We stayed in an AirBNB in Hamtramck. When I was a kid, Hamtramck was mostly Polish. There is still a Polish population, but it also has a large Islamic population. We ate at a Yemeni spot and a Bengali restaurant there. While in Detroit we went to Mexican town, MOCAD, a Tigers game, had a Lafayette dog, a Vernors Float, and a lot of things I’m forgetting about. I saw the sad remnants of old Tigers stadium. I went by the house that we lived in. I couldn’t tell which one it was. It was in the middle of several others that looked just like it.
I may have visited the city a little wide-eyed, but I know there is still a lot of soul in the town that I lived in, the town that brought the whole school to the auditorium to proudly watch a Motown documentary.

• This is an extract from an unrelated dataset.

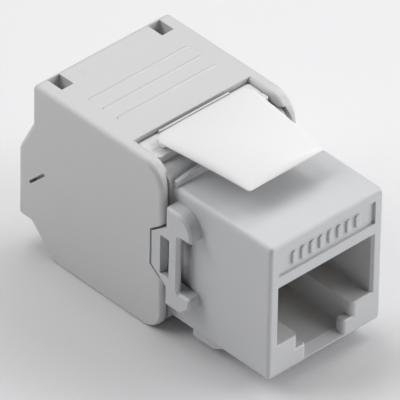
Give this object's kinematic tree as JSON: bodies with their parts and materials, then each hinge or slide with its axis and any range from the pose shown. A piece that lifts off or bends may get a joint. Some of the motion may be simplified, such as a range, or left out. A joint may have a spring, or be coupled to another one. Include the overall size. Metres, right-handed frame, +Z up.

I also know that the city has a reputation for being a ruin, but it is so much more. I was inspired by the artists there. Popps Packing’s 80s Mitsubishi van that was converted into a sauna. The whole place, by Graeme Whyte and Faina Lerman, is a beautifully piecemealed compound.
We went to an opening that was very down to earth, and felt more like a neighborhood party. I met another great Detroit artist, Scott Hocking. His site-specific sculptures of ruin within ruins have become a familiar sight on websites like Hyperallergic. We also visited Power House Productions, by Gina Reichert and Mitch Cope. They had bought a few Hamtramck houses and made them into art projects. One is the sound house; there’s a theater house too. The skate park they made in a field is very popular. Most of these artists would be considered social practice artists, but there is a feeling that they learned plenty in art school and went renegade, and door-to-door with their findings. It is a social practice that is integrated into the community and doesn’t feel laboratory-like.
I found a different Detroit than I remember as a kid. I could still see a familiar landscape, but I had changed. I’m much older. My trip might have had some nostalgic motivations. Though I don’t want to relive my childhood in Detroit, I know it helped form who I am.